France | France, Cour d'appel de Paris, Pôle 6 - chambre 7, 06 janvier 2011, 09/03400


RÉPUBLIQUE FRANÇAISE

AU NOM DU PEUPLE FRANÇAIS





COUR D'APPEL DE PARIS

Pôle 6 - Chambre 7



ARRET DU 06 Janvier 2011

(n° 14, 6 pages)



Numéro d'inscription au répertoire général : S 09/03400



Décision déférée à la Cour : jugement rendu le 13 Mars 2009 par le conseil de prud'hommes de LONGJUMEAU Commerce RG n° 07/00023





APPELANTE

Madame [C] [X] épouse [Z]

[Adresse 1]

[Localité 2]

représentée par Me Sylvie GOBARD, avocat au barreau de PARIS, toqu

e : E524







INTIMEE

SNC OTTO BOCK

[Adresse 4]

[Adresse 4]

[Localité 3]

représentée par Me Karine MUZEAU-COUTIER, avocat au barreau de PARIS, toque : T03









COMPOSITI...

RÉPUBLIQUE FRANÇAISE

AU NOM DU PEUPLE FRANÇAIS

COUR D'APPEL DE PARIS

Pôle 6 - Chambre 7

ARRET DU 06 Janvier 2011

(n° 14, 6 pages)

Numéro d'inscription au répertoire général : S 09/03400

Décision déférée à la Cour : jugement rendu le 13 Mars 2009 par le conseil de prud'hommes de LONGJUMEAU Commerce RG n° 07/00023

APPELANTE

Madame [C] [X] épouse [Z]

[Adresse 1]

[Localité 2]

représentée par Me Sylvie GOBARD, avocat au barreau de PARIS, toque : E524

INTIMEE

SNC OTTO BOCK

[Adresse 4]

[Adresse 4]

[Localité 3]

représentée par Me Karine MUZEAU-COUTIER, avocat au barreau de PARIS, toque : T03

COMPOSITION DE LA COUR :

En application des dispositions de l'article 945-1 du code de procédure civile, l'affaire a été débattue le 19 Novembre 2010, en audience publique, les parties ne s'y étant pas opposées, devant Madame Michèle BRONGNIART, Présidente, chargé d'instruire l'affaire.

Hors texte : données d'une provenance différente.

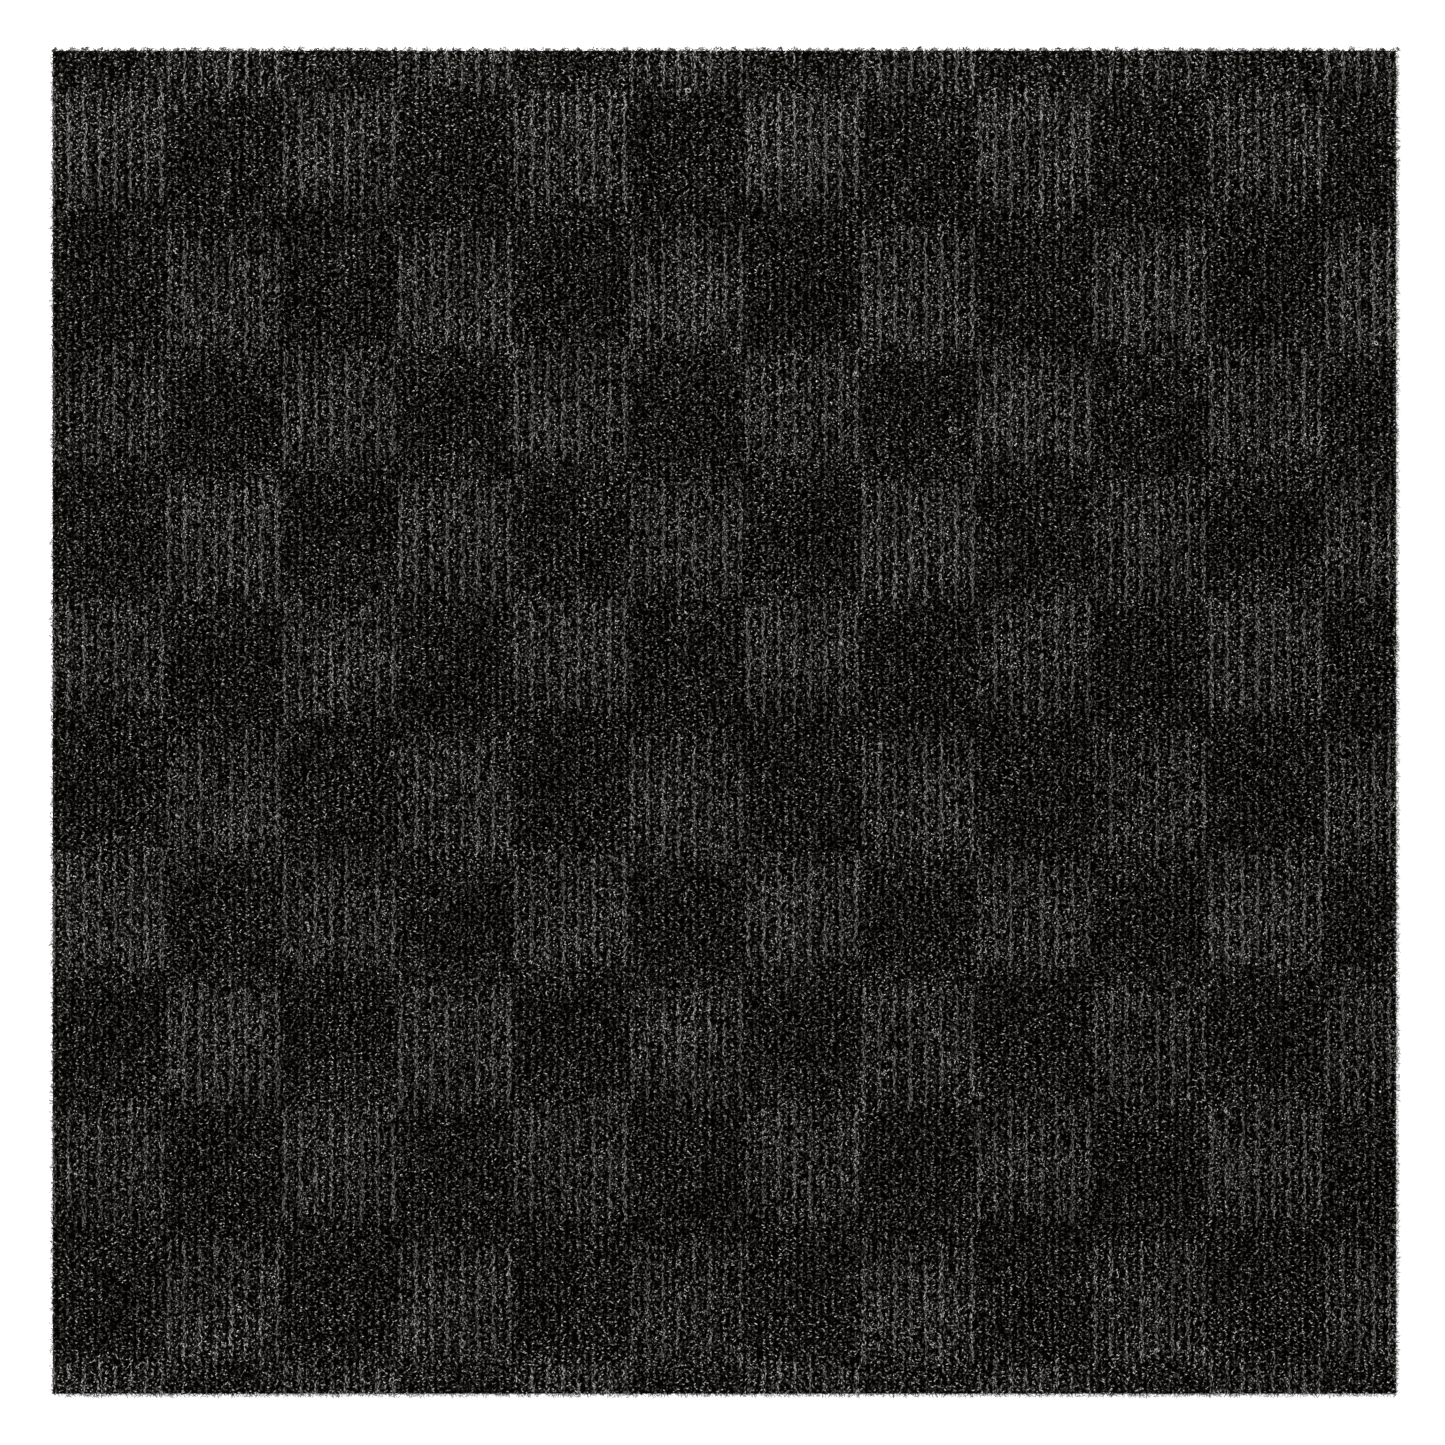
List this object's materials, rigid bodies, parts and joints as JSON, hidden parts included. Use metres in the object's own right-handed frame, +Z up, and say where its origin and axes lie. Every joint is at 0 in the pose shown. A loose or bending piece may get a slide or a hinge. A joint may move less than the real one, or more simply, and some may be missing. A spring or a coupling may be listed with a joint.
{
  "type": "carpet tile",
  "caption": "Square ribbed carpet tile with a checkerboard of light-ribbed and dark blocks, flat underside and straight cut edges.",
  "frame": {"origin": "centre of the underside, on the floor that the tile is laid on", "axes": "+Z up through the ribbed face, +Y along the ribs, +X across the ribs"},
  "size_m": [0.6096, 0.6096, 0.0063],
  "materials": {
    "carpet_fibre": "needle-punched, ribbed, matte"
  },
  "bodies": {
    "root": {"carpet_tile": "carpet_fibre"}
  },
  "joints": []
}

Ce magistrat a rendu compte des plaidoiries dans le délibéré de la Cour, composée de :

Madame Michèle BRONGNIART, Président

Monsieur Thierry PERROT, Conseiller

Monsieur Bruno BLANC, Conseiller

Greffier : Véronique LAYEMAR, lors des débats

ARRET :

- CONTRADICTOIRE

- prononcé publiquement par mise à disposition de l'arrêt au greffe de la Cour, les parties en ayant été préalablement avisées dans les conditions prévues au deuxième alinéa de l'article 450 du Code de Procédure Civile.

- signé par Madame Michèle BRONGNIART, Président et par Mlle Véronique LAYEMAR, Greffier à laquelle la minute de la décision a été remise par le magistrat signataire.

LA COUR,

Le 30 juin 1992, Mme [Z] a été engagée par la société Otto Bock France, par contrat à durée indéterminée, en qualité de facturière, aux conditions générales de la convention collective nationale de la métallurgie.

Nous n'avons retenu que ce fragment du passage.